The Nothing Man was active in the early aughts, and even though that doesn’t feel like it was very long ago, in the field of forensic investigation, it was a lifetime ago. But since he didn’t leave anything behind, there’s nothing forensically that they can do. They just have to do some old-fashioned pavement-pounding and talk to the victims who are still alive and work out who this man was. And Jim Doyle could only sit and read an already-published book about them doing exactly that.

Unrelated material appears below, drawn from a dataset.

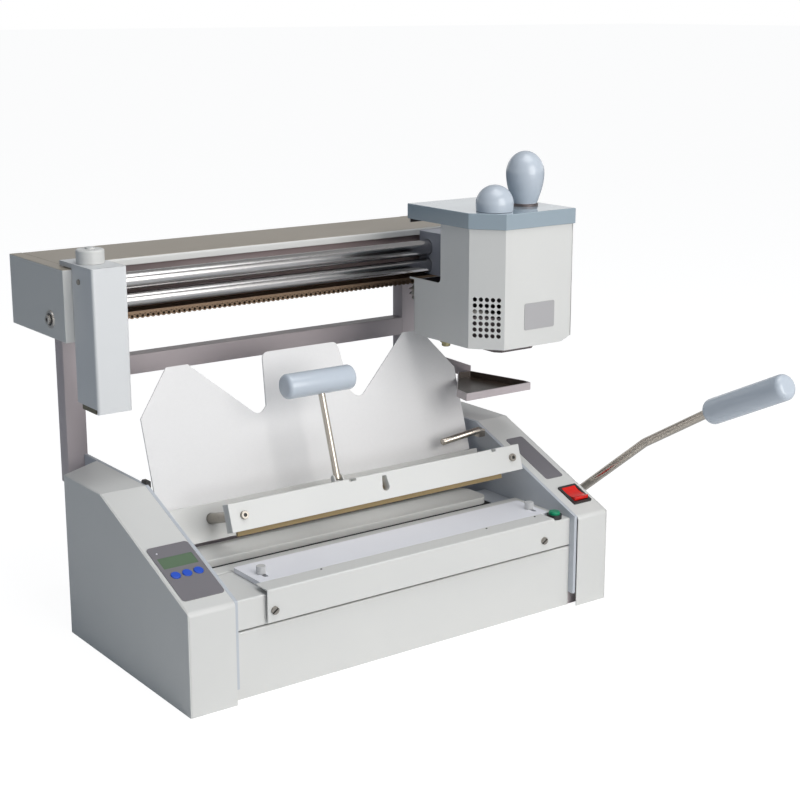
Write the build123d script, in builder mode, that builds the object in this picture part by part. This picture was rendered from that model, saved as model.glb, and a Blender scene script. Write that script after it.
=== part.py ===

Catherine Ryan Howard isn’t the first to do this story structure, but it’s still uncommon enough that I enjoy it when I come across it. Even though it was pretty clear how the story was going to wrap up, the journey there was so much fun. I don’t say that with mysteries very often, but it’s true in this case. I really enjoyed the experience of listening to this one, and I highly it for the next cold, wet weekend you’re stuck inside.